Who Is to Blame for Evil?

The importance of believing in a historical fall of Adam and Eve is seen when we ask the question Who is to blame for the evil in the world today—for the sin, suffering, and death that exists? If we believe in the biblical story of the fall, then Adam and Eve are responsible. They sinned, they disobeyed God, and they brought the punishment of sin and death into the world. That's why suffering and death exist in the world, but this is not how God created us to be, so God is not to be blamed.

But if you hold to theistic evolution, then you think that the world as it is is the way it always has been. In other words, this is the best that God could do by allowing evolution to run its course. That runs dangerously close to blaming God for sin, suffering, and death in the world—something that the Bible never wants us to do.

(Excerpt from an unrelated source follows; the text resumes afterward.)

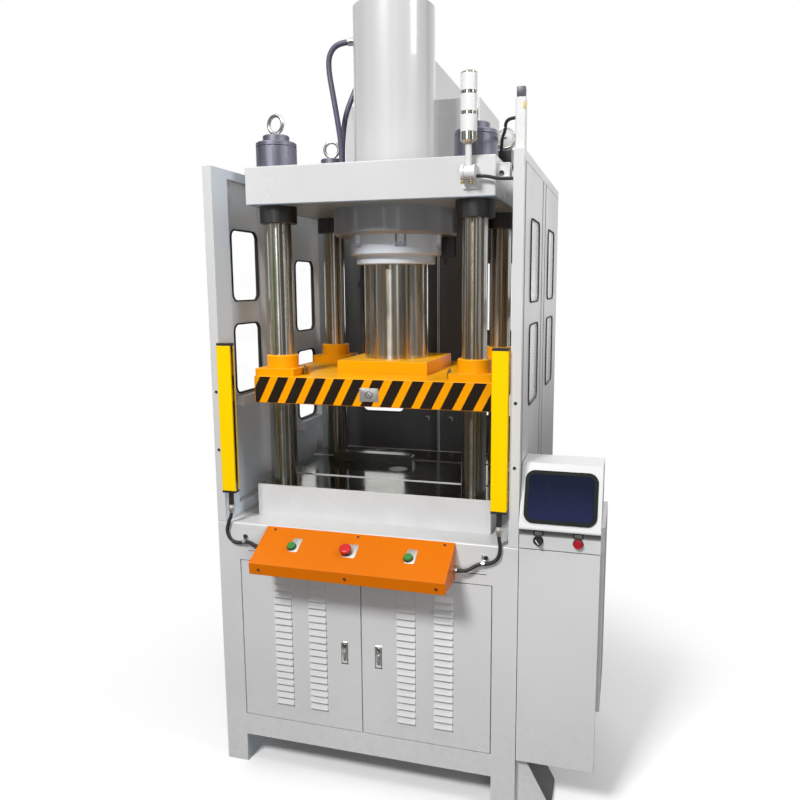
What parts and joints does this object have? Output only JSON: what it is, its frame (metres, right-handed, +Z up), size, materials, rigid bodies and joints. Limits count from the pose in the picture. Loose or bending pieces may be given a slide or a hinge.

Paul explicitly connects representation by Adam and representation by Christ.

One Man's Sin, One Man's Obedience

The other reason that it's important to believe in a historical Adam and a historical fall is that the New Testament connects Adam's sin to our salvation in Christ. Someone might argue that, if Paul was wrong about the entire human race descending from Adam as the theistic evolution advocates would say, he was perhaps also wrong about all human beings inheriting a common sin nature from Adam. If this is true, Paul could also be wrong about our gaining righteousness and forgiveness through our representation by Christ.

It's unmistakable how Paul explicitly connects representation by Adam and representation by Christ. This is what Paul says in Romans 5:17:

For if, because of one man's trespass, death reigned through that one man [Adam], much more will those who receive the abundance of grace and the free gift of righteousness reign in life through the one man Jesus Christ.

And then Paul goes on to say, "For as by the one man's disobedience the many were made sinners, so by the one man's obedience the many will be made righteous."

So, there's a clear parallel between representation by Adam and representation by Christ. If we don't have the historical fall and a historical Adam, then maybe Paul was wrong about representation by Christ as well.

In short, the entire doctrine of the atonement and our forgiveness of sins through Christ is undermined.